##### PROVIDED MATERIAL

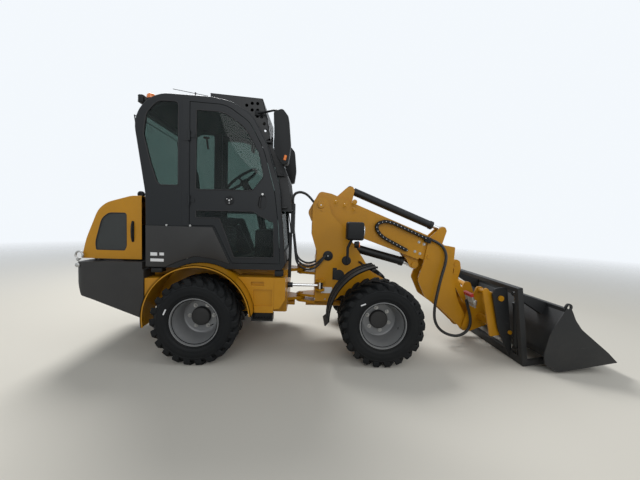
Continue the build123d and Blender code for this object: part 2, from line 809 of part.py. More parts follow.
inner_boom -= cross_bar(hitch_pivot, 28 + running_gap, -150, 150)
keep("boom_inner", inner_boom)

# Tilt linkage

arm_line = [rocker_pivot, rocker_eye]


def bar_between(start, end, radius_start, radius_end, y_low, y_high):
    """Flat bar with round ends."""
    way = degrees(atan2(end[1] - start[1], end[0] - start[0]))
    run = hypot(end[0] - start[0], end[1] - start[1])
    face = make_face(
        Polyline((0, -radius_start * 0.8), (run, -radius_end * 0.8), (run, radius_end * 0.8), (0, radius_start * 0.8), close=True)
    )
    place = Plane.XZ.offset(-y_high) * Pos(start[0], start[1]) * Rot(0, 0, way)
    web = extrude(place * face, amount=y_high - y_low, dir=(0, -1, 0))
    return fused(web, cross_bar(start, radius_start, y_low, y_high), cross_bar(end, radius_end, y_low, y_high))


rocker = [bar_between(rocker_pivot, rocker_eye, 52, 52, *sorted((side * 40, side * 56))) for side in (-1, 1)]
rocker = fused(rocker, cross_bar(rocker_pivot, 44, -40, 40), cross_bar(rocker_eye, 22, -84, 84))
rocker -= cross_bar(rocker_pivot, 26 + running_gap, -100, 100)
keep("rocker", rocker)
link_bow = 95
link_run = (link_eye[0] - rocker_eye[0], link_eye[1] - rocker_eye[1])
link_long = hypot(*link_run)


def link_place(along, off):
    """A place on the tilt link: a share of its length down, and off forwards of its line."""
    return (
        rocker_eye[0] + link_run[0] * along - link_run[1] / link_long * off,
        rocker_eye[1] + link_run[1] * along + link_run[0] / link_long * off,
    )


link_shape = (
    # share along, off, corner radius
    (0, 50, 30),
    (0.10, 30, 40),
    (0.24, 32 - link_bow, 80),
    (0.60, 32 - link_bow, 80),
    (0.86, 32, 60),
    (1, 40, 30),
    (1, -40, 30),
    (0.88, -32, 60),
    (0.66, -32 - link_bow, 80),
    (0.20, -32 - link_bow, 80),
    (0.06, -40, 40),
    (0, -50, 30),
)
link_rows = [(*link_place(along, off), r) for along, off, r in link_shape]
link_sides = []
for side in (-1, 1):
    low, high = sorted((side * 62, side * 78))
    link_sides.append(slab(link_rows, low, high))
    for eye, radius in ((rocker_eye, 52), (link_eye, 40)):
        link_sides.append(cross_bar(eye, radius, low, high))
link_brace = [(*link_place(along, off), 0) for along, off in ((0.4, -70), (0.6, -70), (0.6, -90), (0.4, -90))]
tilt_link = fused(link_sides, slab(link_brace, -64, 64))
for eye in (rocker_eye, link_eye):
    tilt_link -= cross_bar(eye, 22 + running_gap, -100, 100)
keep("tilt_link", tilt_link)

# Hitch

top_bar = (2852, 594)
low_pin = (2967, 258)
centre_rows = (
    (hitch_pivot[0] - 55, hitch_pivot[1] - 40, 40),
    (hitch_pivot[0] + 40, hitch_pivot[1] - 55, 40),
    (2990, 230, 30),
    (3000, 330, 30),
    (2885, 630, 35),
    (2815, 630, 35),
    (2700, 270, 60),
)
side_rows = (
    (2700, 650, 20),
    (2735, 690, 20),
    (2775, 640, 20),
    (2885, 635, 30),
    (2880, 480, 150),
    (2985, 270, 30),
    (2975, 225, 20),
    (2800, 195, 15),
    (2715, 560, 60),
)
centre_low = inner_half + plate + 8
hitch = []
for side in (-1, 1):
    low, high = sorted((side * centre_low, side * (centre_low + plate)))
    hitch.append(slab(centre_rows, low, high))
    low, high = sorted((side * (hitch_half - plate), side * hitch_half))
    hitch.append(slab(side_rows, low, high))
    low, high = sorted((side * centre_low, side * (hitch_half + 60)))
    hitch.append(cross_bar(top_bar, 27, low, high))
    hitch.append(cross_bar((2870, 300), 40, *sorted((side * centre_low, side * (hitch_half - 5)))))
    hitch.append(cross_bar(low_pin, 20, *sorted((side * (hitch_half - 60), side * (hitch_half + 55)))))
hitch.append(cross_bar(hitch_pivot, 28, -centre_low - plate - 6, centre_low + plate + 6))
hitch.append(cross_bar(link_eye, 22, -centre_low, centre_low))
keep("hitch", fused(hitch))

# Tool frame and bucket

post_half = 25
frame_out = 690
arm_low = 640
tool_frame = []
for side in (-1, 1):
    low, high = sorted((side * arm_low, side * frame_out))
    tool_frame.append(slab(tool_rows(((-post_half, -8, 4), (post_half, -8, 0), (post_half, 730, 4), (-post_half, 730, 4))), low, high))
    tool_frame.append(slab(tool_rows(((0, -8, 0), (tip_pivot[0], -8, 0), (tip_pivot[0], 34, 0), (0, 34, 0))), low, high))
    tool_frame.append(cross_bar(tool_place(*tip_pivot), 21, low, high))
    low, high = sorted((side * 486, side * 504))
    tool_frame.append(
        slab(tool_rows(((0, 20, 0), (0, 700, 0), (-120, 700, 30), (-150, 640, 20), (-120, 300, 60), (-90, 200, 60), (-30, 20, 0))), low, high)
    )
beams = (
    # a low, a high, b low, b high
    (-post_half, post_half, 690, 730),
    (-post_half, post_half, -8, 70),
)
for a0, a1, b0, b1 in beams:
    tool_frame.append(slab(tool_rows(((a0, b0, 4), (a1, b0, 4), (a1, b1, 4), (a0, b1, 4))), -frame_out + 5, frame_out - 5))
tool_frame = fused(tool_frame)
tool_frame -= cross_bar(top_bar, 27 + 0.5, -520, 520)
tool_frame -= cross_bar(low_pin, 20.5, -520, 520)
tool_frame -= cross_bar(tool_place(*tip_pivot), 14 + running_gap, -700, 700)
base_pins = []
for side in (-1, 1):
    for y in (tip_half - 38, tip_half + 26):
        low, high = sorted((side * y, side * (y + 12)))
        base_pins.append(slab(tool_rows(((-post_half, 60, 0), (-20, 132, 20), (20, 132, 20), (post_half, 60, 0))), low, high))
    low, high = sorted((side * (tip_half - 38), side * (tip_half + 38)))
    base_pins.append(cross_bar(tool_place(*tip_base), 14, low, high))
keep("tool_frame", fused(tool_frame, base_pins))

side_plate_rows = tool_rows(
    (
        (85, 150, 30),
        (148, 326, 200),
        (296, 516, 20),
        (334, 584, 34),
        (366, 510, 60),
        (392, 425, 60),
        (440, 336, 200),
        (670, 97, 20),
        (752, -6, 2),
        (600, -12, 0),
        (300, -24, 0),
        (205, -24, 60),
        (85, 60, 60),
    )
)
shell_out = (
    # a, b, corner radius
    (640, 0, 0),
    (735, -6, 2),
    (735, 8, 2),
    (640, 20, 20),
    (570, 52, 20),
    (190, 52, 110),
    (128, 150, 60),
    (182, 330, 200),
    (318, 520, 0),
    (304, 528, 0),
    (170, 336, 200),
    (116, 152, 60),
    (182, 40, 120),
    (562, 40, 20),
)
bucket = [slab(side_plate_rows, *sorted((side * (bucket_half - 12), side * bucket_half))) for side in (-1, 1)]
bucket.append(slab(tool_rows(shell_out), -bucket_half + 6, bucket_half - 6))
bucket.append(slab(tool_rows(((292, 506, 4), (338, 506, 4), (338, 546, 4), (292, 546, 4))), -bucket_half + 6, bucket_half - 6))
for side in (-1, 1):
    for y in (tip_half - 36, tip_half + 24):
        low, high = sorted((side * y, side * (y + 12)))
        bucket.append(
            slab(tool_rows(((300, 540, 0), (tip_eye[0], tip_eye[1] + 26, 24), (tip_eye[0] - 26, tip_eye[1], 24), (tip_eye[0], tip_eye[1] - 26, 24), (250, 430, 0))), low, high)
        )
    for y in (tip_half - 44, tip_half + 30):
        bucket.append(cross_bar(tool_place(*tip_eye), 18, *sorted((side * y, side * (y + 14)))))
    for y in (arm_low - 20, frame_out + 6):
        low, high = sorted((side * y, side * (y + 14)))
        bucket.append(slab(tool_rows(((tip_pivot[0] - 26, 45, 0), (tip_pivot[0] - 26, 0, 20), (tip_pivot[0] + 26, 0, 20), (tip_pivot[0] + 26, 45, 0))), low, high))
    low, high = sorted((side * (arm_low - 20), side * (frame_out + 20)))
    bucket.append(cross_bar(tool_place(*tip_pivot), 14, low, high))
bucket = fused(bucket)
bucket -= cross_bar(tool_place(334, 546), 14, -900, 900)
keep("bucket", bucket)

tip_parts = [cylinder_pair(tool_place(*tip_base), tool_place(*tip_eye), side * tip_half, 28, 15, 24, 14, 0.85, 44, 40) for side in (-1, 1)]
keep("tip_barrels", [pair[0] for pair in tip_parts])
keep("tip_rods", [pair[1] for pair in tip_parts])

# Energy chain beside the boom

chain_y = -(boom_half + seat_gap)
half_band = 15
band_out = boom_rows(((1180, 118 + half_band, 0), (725, 130 + half_band, 90), (620, 30, 90), (725, -52 - half_band, 90), (1020, -78 - half_band, 0), (1020, -78 + half_band, 0), (740, -52 + half_band, 60), (655, 30, 60), (740, 130 - half_band, 60), (1180, 118 - half_band, 0)))
keep("energy_chain", slab(band_out, chain_y - 45, chain_y))

os.makedirs("parts", exist_ok=True)
for node, solids in parts.items():
    moved = [Pos(base_shift, 0, 0) * one for one in solids]
    export_step(moved[0] if len(moved) == 1 else Compound(children=moved), f"parts/{node}.step")
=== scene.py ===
"""Finishes and fine pieces of a compact telescopic wheel loader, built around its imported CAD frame."""

from math import atan2, cos, pi, radians, sin

import bmesh
import bpy
from bpy.props import FloatProperty, FloatVectorProperty, IntProperty, PointerProperty
from mathutils import Matrix, Vector


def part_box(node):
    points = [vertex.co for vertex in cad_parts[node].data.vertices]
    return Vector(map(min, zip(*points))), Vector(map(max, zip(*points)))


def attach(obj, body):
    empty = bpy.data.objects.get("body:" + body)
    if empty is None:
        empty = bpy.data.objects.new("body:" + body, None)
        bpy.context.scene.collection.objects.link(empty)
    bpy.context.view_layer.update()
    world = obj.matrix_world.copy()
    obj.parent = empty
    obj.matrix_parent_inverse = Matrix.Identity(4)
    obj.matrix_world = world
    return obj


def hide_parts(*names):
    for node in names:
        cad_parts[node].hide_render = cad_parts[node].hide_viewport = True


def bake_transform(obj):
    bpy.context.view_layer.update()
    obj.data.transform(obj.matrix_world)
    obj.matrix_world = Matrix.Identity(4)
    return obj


bl_info = {
    "name": "Telescopic Wheel Loader",
    "version": (1, 0, 0),
    "blender": (4, 5, 0),
    "location": "View3D > Sidebar > Loader",
    "description": "Dresses the packed frame of a compact wheel loader with finishes and fine pieces",
    "category": "Object",
}

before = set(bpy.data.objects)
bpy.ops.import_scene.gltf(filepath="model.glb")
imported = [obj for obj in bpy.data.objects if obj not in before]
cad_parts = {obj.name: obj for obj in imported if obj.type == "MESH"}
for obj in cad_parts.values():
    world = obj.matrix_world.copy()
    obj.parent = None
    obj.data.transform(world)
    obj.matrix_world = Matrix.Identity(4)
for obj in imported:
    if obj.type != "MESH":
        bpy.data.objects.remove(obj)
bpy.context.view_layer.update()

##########

From the opening line of the data above, please print each line as written up to and including the line that contains "link_long = hypot(*link_run)", and nothing more.

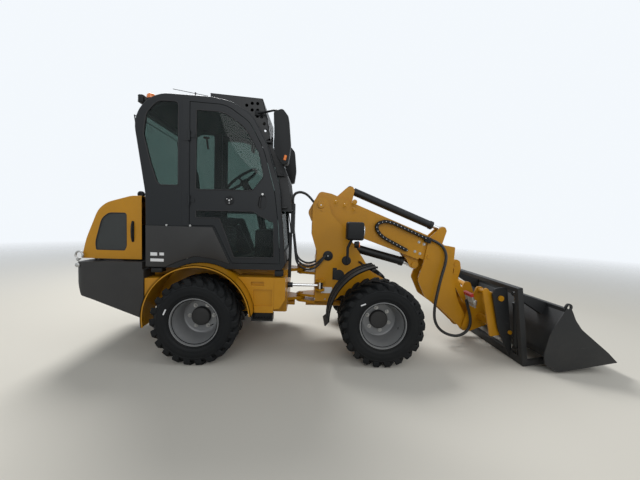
Continue the build123d and Blender code for this object: part 2, from line 809 of part.py. More parts follow.
inner_boom -= cross_bar(hitch_pivot, 28 + running_gap, -150, 150)
keep("boom_inner", inner_boom)

# Tilt linkage

arm_line = [rocker_pivot, rocker_eye]


def bar_between(start, end, radius_start, radius_end, y_low, y_high):
    """Flat bar with round ends."""
    way = degrees(atan2(end[1] - start[1], end[0] - start[0]))
    run = hypot(end[0] - start[0], end[1] - start[1])
    face = make_face(
        Polyline((0, -radius_start * 0.8), (run, -radius_end * 0.8), (run, radius_end * 0.8), (0, radius_start * 0.8), close=True)
    )
    place = Plane.XZ.offset(-y_high) * Pos(start[0], start[1]) * Rot(0, 0, way)
    web = extrude(place * face, amount=y_high - y_low, dir=(0, -1, 0))
    return fused(web, cross_bar(start, radius_start, y_low, y_high), cross_bar(end, radius_end, y_low, y_high))


rocker = [bar_between(rocker_pivot, rocker_eye, 52, 52, *sorted((side * 40, side * 56))) for side in (-1, 1)]
rocker = fused(rocker, cross_bar(rocker_pivot, 44, -40, 40), cross_bar(rocker_eye, 22, -84, 84))
rocker -= cross_bar(rocker_pivot, 26 + running_gap, -100, 100)
keep("rocker", rocker)
link_bow = 95
link_run = (link_eye[0] - rocker_eye[0], link_eye[1] - rocker_eye[1])
link_long = hypot(*link_run)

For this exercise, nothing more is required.